Rendell's essential idea is twofold: we need to make these investments now, while the time is right, and Rendell can make sure the money is invested in the right places to improve the state’s future.

Rendell is sure he is smarter than his successors will be, so, of course, to him it seems logical for his next three or four successors to be stuck with the debt payments so he can spend $1.85 billion now.

He and his allies argue that both with bio-tech and alternate energy, there is a short time window for the state to become a leader, and that without corporate welfare to dole out to businesses, that won’t happen.


One concern about that theory that you have to pay businesses for them to come here is that if something makes sense, you don’t have to pay someone to do it. You only pay people to do something if they wouldn’t do it otherwise. And if other states are already paying companies to go there, won’t our money just get wasted in a bidding war?

Since we face competition, you have to assess the likelihood of victory before deciding whether to take out a $1.85 billion (or under the Fumo plan, $1.45 billion) mortgage and handing the money over to Rendell’s new state equivalent of a hedge fund.


The second [concern] is whether we trust these new state hedge funds to pick the right recipients for the hundreds of millions these businesses are getting from tax funds.

Well, the structure for both is likely to follow the structure used for the Gaming Control Board and the Commonwealth Financing Authority: The governor appoints some and each legislative caucus appoints one, and until the caucus’ representatives all agree, no decision gets made.

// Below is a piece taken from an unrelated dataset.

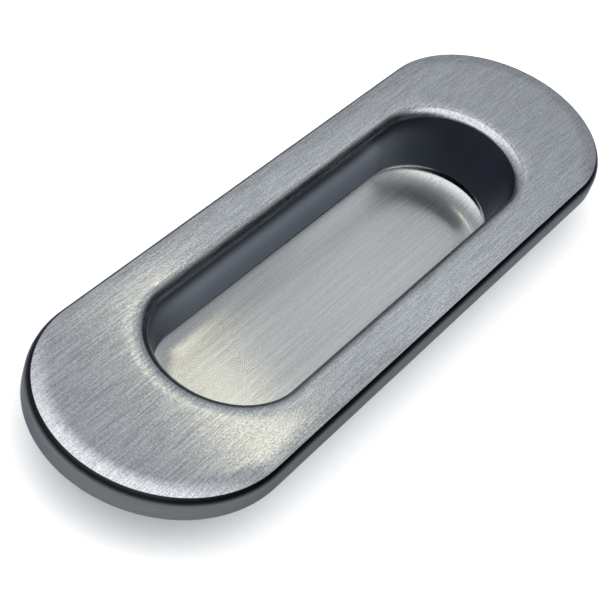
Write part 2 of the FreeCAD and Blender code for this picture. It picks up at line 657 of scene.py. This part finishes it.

Does that seem to you to be the kind of investment board that will pick the best companies, not the companies most likely to give donations to the legislative leaders who appointed the guys who give out the grants?


Right now, on the Commonwealth Financing Authority, a lot of the votes are traded on the basis of “your caucus got the last one. Now it’s our turn.”

Is that the kind of philosophy that will lead to great investments?